Selon le psychologue William Robin-Vinat, cette souffrance ne peut pas être objectivement mesurée ni standardisée. Il affirme que « les manifestations du deuil ne sont pathologiques que si elles persistent très longtemps ou envahissent toute la sphère psychique du sujet ». Bien qu’il existe quelques exceptions à la règle et malgré les apparences de dépression profonde, les personnes endeuillées ne sont pas malades et finissent traverser le processus du deuil.

Le cheminement vers la guérison

Meg Zuccaro constate que ceux qui affrontent leur douleur plutôt que de l’éviter voient leur expérience de deuil plus courte, avec un apprentissage significativement différent.
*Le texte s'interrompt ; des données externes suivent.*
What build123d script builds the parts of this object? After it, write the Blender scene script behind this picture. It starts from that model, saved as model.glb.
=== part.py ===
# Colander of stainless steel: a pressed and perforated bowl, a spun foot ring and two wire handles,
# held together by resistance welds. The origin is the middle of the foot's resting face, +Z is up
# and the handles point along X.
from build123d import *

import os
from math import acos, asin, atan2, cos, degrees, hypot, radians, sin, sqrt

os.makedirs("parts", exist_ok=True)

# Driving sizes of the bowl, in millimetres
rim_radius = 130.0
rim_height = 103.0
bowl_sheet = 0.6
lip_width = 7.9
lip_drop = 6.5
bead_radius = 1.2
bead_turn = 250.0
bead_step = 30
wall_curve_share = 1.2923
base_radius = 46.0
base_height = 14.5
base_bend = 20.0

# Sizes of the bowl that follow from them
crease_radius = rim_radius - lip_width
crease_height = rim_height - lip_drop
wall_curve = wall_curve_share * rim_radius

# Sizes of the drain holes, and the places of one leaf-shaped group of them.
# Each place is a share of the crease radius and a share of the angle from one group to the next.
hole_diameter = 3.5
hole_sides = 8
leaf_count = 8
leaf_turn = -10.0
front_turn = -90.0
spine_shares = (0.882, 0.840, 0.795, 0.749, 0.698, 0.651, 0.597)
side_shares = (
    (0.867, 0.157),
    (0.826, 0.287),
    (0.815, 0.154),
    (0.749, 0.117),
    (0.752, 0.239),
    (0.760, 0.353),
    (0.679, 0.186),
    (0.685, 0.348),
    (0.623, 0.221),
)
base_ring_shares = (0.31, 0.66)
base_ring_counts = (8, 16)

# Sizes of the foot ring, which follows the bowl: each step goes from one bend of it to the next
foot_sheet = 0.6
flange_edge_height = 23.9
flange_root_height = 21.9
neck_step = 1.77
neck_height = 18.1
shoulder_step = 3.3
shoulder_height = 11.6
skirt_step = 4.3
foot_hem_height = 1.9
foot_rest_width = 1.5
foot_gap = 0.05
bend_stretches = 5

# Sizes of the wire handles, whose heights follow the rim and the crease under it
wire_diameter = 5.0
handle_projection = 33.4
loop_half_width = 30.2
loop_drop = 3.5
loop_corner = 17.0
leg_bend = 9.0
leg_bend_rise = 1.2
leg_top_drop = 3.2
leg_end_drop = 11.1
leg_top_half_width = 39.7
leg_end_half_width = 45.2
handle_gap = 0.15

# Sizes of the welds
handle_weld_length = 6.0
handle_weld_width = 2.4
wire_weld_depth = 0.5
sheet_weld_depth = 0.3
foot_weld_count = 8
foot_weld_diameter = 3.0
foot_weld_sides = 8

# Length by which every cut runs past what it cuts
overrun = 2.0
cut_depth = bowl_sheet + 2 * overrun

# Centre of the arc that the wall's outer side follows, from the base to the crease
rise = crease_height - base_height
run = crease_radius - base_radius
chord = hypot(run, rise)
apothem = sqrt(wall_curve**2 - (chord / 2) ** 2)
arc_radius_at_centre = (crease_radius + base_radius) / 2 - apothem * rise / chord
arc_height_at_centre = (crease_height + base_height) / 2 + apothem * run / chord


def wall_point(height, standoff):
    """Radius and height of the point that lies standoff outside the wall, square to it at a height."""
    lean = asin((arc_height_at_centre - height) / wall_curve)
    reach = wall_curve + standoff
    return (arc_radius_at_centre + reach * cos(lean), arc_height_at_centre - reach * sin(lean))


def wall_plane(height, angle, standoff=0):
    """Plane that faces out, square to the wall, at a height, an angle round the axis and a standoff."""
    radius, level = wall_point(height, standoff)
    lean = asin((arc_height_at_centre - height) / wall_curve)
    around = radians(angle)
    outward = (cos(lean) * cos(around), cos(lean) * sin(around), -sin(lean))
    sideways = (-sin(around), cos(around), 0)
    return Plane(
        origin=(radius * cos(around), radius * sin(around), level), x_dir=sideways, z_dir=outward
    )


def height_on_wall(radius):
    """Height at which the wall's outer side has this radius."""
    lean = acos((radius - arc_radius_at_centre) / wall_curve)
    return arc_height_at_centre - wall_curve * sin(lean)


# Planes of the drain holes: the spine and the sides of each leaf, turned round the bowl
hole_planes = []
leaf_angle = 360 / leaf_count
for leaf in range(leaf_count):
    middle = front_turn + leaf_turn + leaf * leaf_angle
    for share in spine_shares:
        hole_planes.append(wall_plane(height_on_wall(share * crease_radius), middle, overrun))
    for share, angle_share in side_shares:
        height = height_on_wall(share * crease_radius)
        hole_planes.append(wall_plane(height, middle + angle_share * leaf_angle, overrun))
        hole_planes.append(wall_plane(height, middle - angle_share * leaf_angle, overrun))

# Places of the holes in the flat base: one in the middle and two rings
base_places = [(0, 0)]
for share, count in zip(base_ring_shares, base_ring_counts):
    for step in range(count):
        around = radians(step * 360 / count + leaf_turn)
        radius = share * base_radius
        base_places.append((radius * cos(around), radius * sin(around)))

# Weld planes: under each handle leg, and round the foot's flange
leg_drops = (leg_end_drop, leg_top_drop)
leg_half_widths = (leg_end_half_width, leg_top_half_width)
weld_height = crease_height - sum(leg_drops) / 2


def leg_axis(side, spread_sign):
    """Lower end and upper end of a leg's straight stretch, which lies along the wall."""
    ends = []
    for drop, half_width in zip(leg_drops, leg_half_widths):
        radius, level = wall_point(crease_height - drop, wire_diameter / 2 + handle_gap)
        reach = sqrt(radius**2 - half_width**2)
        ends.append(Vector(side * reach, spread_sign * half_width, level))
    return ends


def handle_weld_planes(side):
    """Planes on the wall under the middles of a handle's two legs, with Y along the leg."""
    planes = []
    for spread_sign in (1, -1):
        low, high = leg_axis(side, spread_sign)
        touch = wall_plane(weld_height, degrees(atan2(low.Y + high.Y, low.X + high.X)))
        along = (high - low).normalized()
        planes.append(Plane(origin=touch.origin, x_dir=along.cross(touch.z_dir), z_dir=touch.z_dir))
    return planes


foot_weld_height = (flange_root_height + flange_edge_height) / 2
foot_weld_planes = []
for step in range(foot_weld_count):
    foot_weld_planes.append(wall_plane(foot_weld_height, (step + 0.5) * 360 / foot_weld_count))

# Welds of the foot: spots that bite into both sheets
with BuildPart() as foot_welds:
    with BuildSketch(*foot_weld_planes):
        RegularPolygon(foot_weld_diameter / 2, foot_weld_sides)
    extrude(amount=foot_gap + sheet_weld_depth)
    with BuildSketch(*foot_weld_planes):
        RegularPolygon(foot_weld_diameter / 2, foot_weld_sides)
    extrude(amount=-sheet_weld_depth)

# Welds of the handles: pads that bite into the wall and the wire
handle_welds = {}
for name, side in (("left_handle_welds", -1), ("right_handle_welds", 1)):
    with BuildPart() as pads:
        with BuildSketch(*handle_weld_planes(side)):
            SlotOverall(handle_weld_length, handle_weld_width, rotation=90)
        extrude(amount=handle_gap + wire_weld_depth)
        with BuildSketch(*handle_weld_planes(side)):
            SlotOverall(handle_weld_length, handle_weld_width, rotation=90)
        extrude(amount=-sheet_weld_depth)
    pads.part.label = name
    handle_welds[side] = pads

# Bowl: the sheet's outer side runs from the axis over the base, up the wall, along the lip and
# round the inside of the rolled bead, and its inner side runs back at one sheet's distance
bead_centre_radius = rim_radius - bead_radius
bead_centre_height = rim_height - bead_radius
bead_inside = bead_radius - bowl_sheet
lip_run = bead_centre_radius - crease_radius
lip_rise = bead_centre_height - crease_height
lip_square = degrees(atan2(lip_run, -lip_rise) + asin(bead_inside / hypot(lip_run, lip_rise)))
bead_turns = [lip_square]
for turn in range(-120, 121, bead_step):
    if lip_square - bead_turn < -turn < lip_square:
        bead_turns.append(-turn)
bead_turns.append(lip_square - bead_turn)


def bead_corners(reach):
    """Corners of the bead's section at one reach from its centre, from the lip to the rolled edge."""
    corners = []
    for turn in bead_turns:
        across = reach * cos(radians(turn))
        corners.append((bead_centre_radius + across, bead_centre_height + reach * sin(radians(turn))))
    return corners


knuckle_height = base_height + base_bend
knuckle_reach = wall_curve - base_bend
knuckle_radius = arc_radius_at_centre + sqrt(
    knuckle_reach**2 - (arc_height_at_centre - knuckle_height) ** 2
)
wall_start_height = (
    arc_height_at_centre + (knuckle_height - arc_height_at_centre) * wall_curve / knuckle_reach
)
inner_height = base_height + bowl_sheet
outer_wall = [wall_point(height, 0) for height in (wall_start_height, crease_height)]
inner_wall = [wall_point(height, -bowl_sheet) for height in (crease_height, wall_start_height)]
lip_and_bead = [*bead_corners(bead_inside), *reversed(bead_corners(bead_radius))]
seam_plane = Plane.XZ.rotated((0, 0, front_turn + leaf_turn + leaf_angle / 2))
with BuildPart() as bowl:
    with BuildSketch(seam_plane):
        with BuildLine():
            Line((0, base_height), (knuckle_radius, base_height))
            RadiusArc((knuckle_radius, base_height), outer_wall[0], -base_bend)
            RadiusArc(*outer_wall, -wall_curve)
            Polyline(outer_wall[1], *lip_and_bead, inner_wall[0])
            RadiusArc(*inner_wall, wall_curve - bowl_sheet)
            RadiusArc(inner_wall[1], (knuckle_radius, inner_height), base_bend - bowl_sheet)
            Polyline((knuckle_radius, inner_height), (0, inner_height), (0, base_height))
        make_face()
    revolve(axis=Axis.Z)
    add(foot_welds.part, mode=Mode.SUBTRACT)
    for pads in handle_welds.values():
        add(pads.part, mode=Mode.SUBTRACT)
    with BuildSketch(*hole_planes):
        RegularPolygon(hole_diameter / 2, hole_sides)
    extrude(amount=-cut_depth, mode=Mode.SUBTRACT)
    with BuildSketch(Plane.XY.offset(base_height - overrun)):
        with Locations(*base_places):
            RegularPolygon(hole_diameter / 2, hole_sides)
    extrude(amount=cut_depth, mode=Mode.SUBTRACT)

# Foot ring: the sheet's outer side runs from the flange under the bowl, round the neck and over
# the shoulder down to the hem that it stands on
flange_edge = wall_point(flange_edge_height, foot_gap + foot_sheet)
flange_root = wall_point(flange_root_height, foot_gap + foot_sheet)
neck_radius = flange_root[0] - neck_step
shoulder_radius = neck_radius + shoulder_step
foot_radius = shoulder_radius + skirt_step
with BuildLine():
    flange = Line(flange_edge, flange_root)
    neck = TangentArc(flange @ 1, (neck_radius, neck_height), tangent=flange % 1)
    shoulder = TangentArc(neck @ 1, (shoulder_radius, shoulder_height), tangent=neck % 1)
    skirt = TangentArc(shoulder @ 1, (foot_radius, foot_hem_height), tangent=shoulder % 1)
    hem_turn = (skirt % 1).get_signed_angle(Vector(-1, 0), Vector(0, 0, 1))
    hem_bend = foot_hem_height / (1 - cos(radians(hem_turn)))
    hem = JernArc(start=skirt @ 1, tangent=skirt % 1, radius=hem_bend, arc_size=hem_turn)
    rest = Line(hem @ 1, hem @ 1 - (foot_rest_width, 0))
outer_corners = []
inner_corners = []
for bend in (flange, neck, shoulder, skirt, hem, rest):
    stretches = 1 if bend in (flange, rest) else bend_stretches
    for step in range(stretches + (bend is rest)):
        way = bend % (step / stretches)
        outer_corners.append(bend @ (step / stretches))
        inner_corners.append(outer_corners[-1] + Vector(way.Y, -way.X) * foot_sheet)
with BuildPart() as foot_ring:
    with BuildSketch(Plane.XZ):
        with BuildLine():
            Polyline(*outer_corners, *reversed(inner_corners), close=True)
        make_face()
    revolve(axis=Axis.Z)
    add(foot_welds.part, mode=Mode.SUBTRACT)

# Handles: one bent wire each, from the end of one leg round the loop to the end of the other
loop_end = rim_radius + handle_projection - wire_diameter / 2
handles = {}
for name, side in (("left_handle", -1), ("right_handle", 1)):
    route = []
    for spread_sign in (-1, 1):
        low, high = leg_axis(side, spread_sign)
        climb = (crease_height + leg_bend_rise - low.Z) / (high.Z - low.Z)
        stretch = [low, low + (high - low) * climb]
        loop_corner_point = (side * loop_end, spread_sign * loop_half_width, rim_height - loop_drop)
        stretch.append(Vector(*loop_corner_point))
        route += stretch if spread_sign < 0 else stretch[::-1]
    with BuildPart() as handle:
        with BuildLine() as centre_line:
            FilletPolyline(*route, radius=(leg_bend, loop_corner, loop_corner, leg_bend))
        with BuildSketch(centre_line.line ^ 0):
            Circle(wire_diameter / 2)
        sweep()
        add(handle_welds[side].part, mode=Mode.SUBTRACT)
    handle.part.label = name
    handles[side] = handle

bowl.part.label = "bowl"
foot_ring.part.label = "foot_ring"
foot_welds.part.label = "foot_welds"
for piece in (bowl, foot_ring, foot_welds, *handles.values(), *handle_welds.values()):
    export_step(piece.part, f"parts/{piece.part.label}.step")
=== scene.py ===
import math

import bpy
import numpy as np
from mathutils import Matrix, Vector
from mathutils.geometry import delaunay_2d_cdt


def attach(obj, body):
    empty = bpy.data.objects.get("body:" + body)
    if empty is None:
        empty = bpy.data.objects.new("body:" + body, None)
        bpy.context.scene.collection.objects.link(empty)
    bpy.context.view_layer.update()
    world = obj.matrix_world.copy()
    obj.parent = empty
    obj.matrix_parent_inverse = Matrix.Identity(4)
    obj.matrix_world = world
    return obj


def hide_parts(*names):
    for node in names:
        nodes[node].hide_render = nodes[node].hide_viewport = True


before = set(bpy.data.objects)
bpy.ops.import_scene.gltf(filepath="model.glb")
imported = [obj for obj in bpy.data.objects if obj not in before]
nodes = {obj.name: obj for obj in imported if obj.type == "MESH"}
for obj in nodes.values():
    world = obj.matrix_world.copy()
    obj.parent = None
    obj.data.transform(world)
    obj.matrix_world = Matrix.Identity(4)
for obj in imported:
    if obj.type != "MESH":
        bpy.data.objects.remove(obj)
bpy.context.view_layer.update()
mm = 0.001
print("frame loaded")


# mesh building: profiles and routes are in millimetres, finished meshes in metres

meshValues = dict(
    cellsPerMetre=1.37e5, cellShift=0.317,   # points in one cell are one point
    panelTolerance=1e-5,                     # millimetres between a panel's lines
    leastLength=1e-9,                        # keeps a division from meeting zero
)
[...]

Le cheminement diffère pour chacun, l’un peut suivre naturellement les étapes de Kübler-Ross, alors que l’autre passera d’une phase à l’autre sans suivre un ordre logique. « L’âme n’est pas linéaire » soutient-elle, « Le deuil ne suit pas une ligne de temps avec un début et une fin ». Elle ajoute que « cette vie humaine nous place face à l’impossible ».

Plusieurs ressources sont mises en place pour les personnes en situation de deuil. L’organisme BCBH (British Columbia Bereavement Helpline), entre autres, offre un support par l’entremise des groupes de soutien, des lignes d’écoute, des rencontres individuelles et même de la musicothérapie. Malgré que le deuil implique des passages obligés à travers la solitude, les spécialistes s’entendent pour dire que d’exprimer à quelqu’un sa peine contribue au cheminement vers l’acceptation. « Il n’y a pas de moyens de contourner la douleur, nous n’avons d’autre choix que de passer par là », renchérit l’Anam Cara.

Comment aider un proche endeuillé ?

« La chose la plus importante est de simplement aimer ceux qui souffrent. Aimez-les jusqu’à ce qu’ils puissent se rappeler de faire confiance et de s’aimer à nouveau », conseille Mme Zuccaro. L’un de ses mentors lui a dit un jour : « Lorsque vous approchez de la chambre de celui qui est en train de mourir, si vous pensez que vous savez ce dont il a besoin, faites demi-tour et marchez dans l’autre sens ». Elle ajoute : « ce qu’il voulait dire est qu’il ne nous appartient pas de projeter sur un autre ce dont nous pensons qu’il a réellement besoin, nous n’en avons aucune idée ».

Ce sage conseil s’applique comme un baume dans votre approche d’aide envers une personne endeuillée. La résilience émergera ainsi peu à peu de leur tristesse, comme la fleur qui trouve son chemin à travers le bois.

Pour en savoir plus à ce sujet : la conférence How do you grieve ? présentée par l’Université Simon Fraser et animée par Meg Zuccaro, en collaboration avec la bibliothèque de Port Moody, aura lieu le 21 juin à 14h
www.megzuccaro.com

Les couleurs du deuil
Si dans la culture occidentale le deuil est représenté par le noir, il en est tout autre pour certains pays. En effet, le port du blanc sera de mise au Japon, au Vietnam et en Inde, tandis qu’en Iran les endeuillés porteront du bleu. Les Chinois quant à eux ajouteront une touche de rouge à leurs habits blancs pour symboliser la douleur et le sang. Les Philippins opteront étonnamment pour une couleur plus lumineuse en arborant du jaune en hommage aux défunts.
Un ruban pour le dire
Saviez-vous que le port du ruban noir signifie que vous vivez un deuil ? Au même titre que le ruban rose symbolise votre soutien au cancer du sein, le ruban noir appelle à la tolérance et à la patience envers ceux qui vivent un deuil. Porté en boutonnière, il informe les gens que vous rencontrez sur votre chemin que vous vivez des moments difficiles. Votre intimité peut ainsi être préservée des questionnements intrusifs de vos interlocuteurs.